American Horror Story, “Unholy Night”
The second season of the anthology series American Horror Story is set in an asylum that houses everyone from innocent gay women to gnarly murderers. Leigh Emerson (Ian McShane) is the latter, a man who experienced a psychotic break and killed several people while dressed as Santa Claus. McShane is excellent (as always) in this brief guest appearance, where he gets to play off Jessica Lange’s sadistic Sister Jude Martin. The two make for an excellent, deprived pair.
Alfred Hitchcock Presents, “Santa Claus and the Tenth Avenue Kid”
This is another horror anthology series about a department store Santa. And while it’s a little less saccharine than “The Night of the Meek,” “Santa Claus and the Tenth Avenue Kid” also pulls at the heartstrings. It follows a man named Harold “Stretch” Sears (Barry Fitzgerald) who spends his days as a department store Santa. Stretch is a convicted felon who hides his past for his new job. But being around kids softens him. So much so, that when he bonds with a young boy who reminds him of himself, he breaks his parole so he can give him the Merry Christmas he deserves.

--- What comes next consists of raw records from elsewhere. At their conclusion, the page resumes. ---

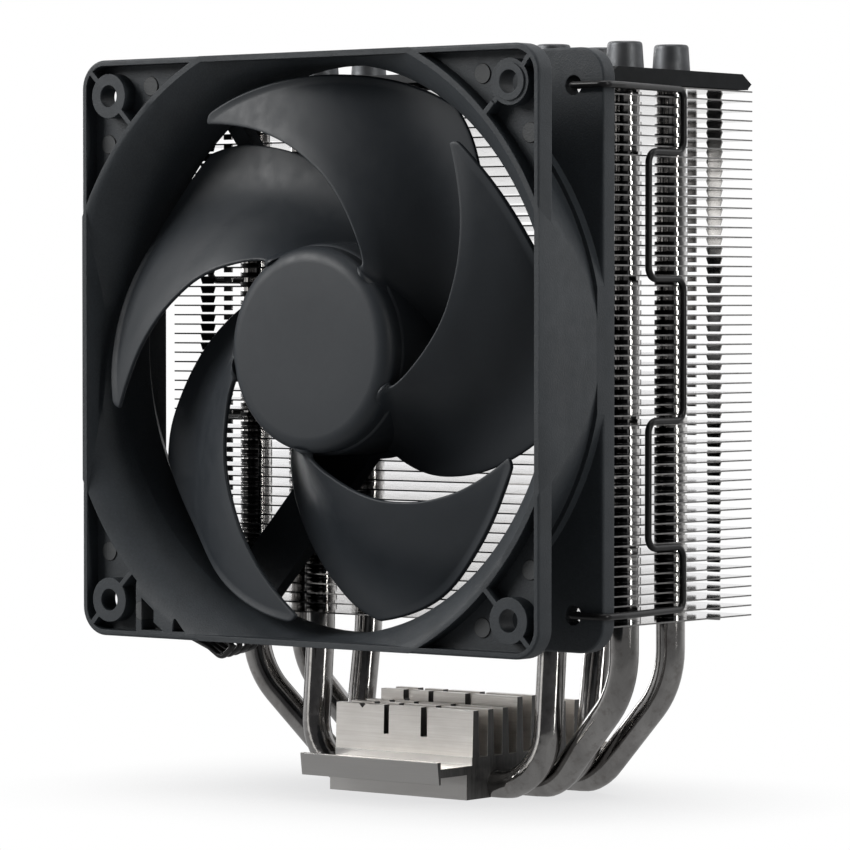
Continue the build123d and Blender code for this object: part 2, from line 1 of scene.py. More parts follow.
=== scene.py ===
# A tower CPU cooler: a finned heatsink on four U-shaped heat pipes, with a fan held to its
# front by two wire clips.  The cooler stands on z = 0, its width runs along x, the fan faces
# -y and its axis lies along y.  Meshes are written in millimetres, the scene is in metres.
import bpy
import bmesh
import math
import numpy as np
from functools import cached_property
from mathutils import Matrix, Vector


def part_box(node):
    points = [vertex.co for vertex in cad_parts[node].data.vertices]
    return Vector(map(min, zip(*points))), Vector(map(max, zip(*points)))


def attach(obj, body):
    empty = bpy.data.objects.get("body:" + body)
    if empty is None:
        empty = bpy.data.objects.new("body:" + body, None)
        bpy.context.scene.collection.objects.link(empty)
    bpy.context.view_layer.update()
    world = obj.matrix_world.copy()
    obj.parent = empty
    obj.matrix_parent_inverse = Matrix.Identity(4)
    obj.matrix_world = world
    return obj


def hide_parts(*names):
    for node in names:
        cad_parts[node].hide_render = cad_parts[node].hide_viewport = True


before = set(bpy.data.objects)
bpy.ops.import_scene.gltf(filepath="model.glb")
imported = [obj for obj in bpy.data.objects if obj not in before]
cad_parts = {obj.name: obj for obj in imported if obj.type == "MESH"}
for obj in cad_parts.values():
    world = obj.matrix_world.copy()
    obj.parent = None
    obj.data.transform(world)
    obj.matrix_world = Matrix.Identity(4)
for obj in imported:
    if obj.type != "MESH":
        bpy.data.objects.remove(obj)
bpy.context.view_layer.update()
MM = 0.001
scene = bpy.context.scene

# horizontal directions of the camera
VIEW_FORWARD = (-0.6436, 0.7654, 0.0)
VIEW_RIGHT = (0.7654, 0.6436, 0.0)

# fan sizes read from the CAD, mm
fan_low, fan_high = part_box("fan_frame")
FAN_FRONT = fan_low.y / MM
FAN_AXIS_Z = (fan_low.z + fan_high.z) / 2 / MM
FAN_DEPTH = 25.0
rotor_low, rotor_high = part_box("fan_impeller")
TIP_R = min((rotor_high.z - rotor_low.z) / 2 / MM, 55.6) + 0.25

# heat pipes, mm
PIPE_R = 3.0
INNER_PIPE_X = 30.9
OUTER_PIPE_X = 49.0
PIPE_ROW_Y = 8.05                    # upright legs stand at plus and minus this


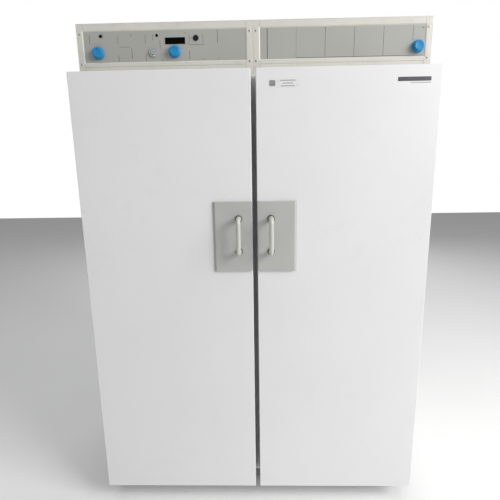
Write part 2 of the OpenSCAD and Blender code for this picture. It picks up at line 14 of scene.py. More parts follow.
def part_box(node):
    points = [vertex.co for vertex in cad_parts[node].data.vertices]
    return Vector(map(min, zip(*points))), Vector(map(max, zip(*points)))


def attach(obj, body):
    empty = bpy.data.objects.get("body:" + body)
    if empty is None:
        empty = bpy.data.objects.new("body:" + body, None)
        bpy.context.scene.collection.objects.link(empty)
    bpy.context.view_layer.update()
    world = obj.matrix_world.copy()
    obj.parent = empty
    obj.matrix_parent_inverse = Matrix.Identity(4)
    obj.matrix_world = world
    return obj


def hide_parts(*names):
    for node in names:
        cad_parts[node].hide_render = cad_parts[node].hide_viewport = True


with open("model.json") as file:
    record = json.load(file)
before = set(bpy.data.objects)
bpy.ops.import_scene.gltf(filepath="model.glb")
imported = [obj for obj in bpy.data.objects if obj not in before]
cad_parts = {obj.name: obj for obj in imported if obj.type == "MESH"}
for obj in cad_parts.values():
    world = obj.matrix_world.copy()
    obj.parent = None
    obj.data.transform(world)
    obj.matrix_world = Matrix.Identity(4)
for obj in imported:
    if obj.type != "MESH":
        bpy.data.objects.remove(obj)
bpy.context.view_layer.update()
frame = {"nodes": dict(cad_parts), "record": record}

The Chilling Adventures of Sabrina, “Midwinter’s Tale”
The Chilling Adventures of Sabrina is a darker take on the vintage Archie witch, so naturally, the Christmas episode of the show is a bit twisted. “Midwinter’s Tale” actually aired as a Christmas special in December 2018 on Netflix. It finds the Church of Night coven celebrating Yule, the Winter Solstice. Because the veil between worlds is thinnest on solstices, Sabrina holds a séance where she attempts to contact her mother. But it wouldn’t be an episode of Sabrina if things didn’t go a little awry.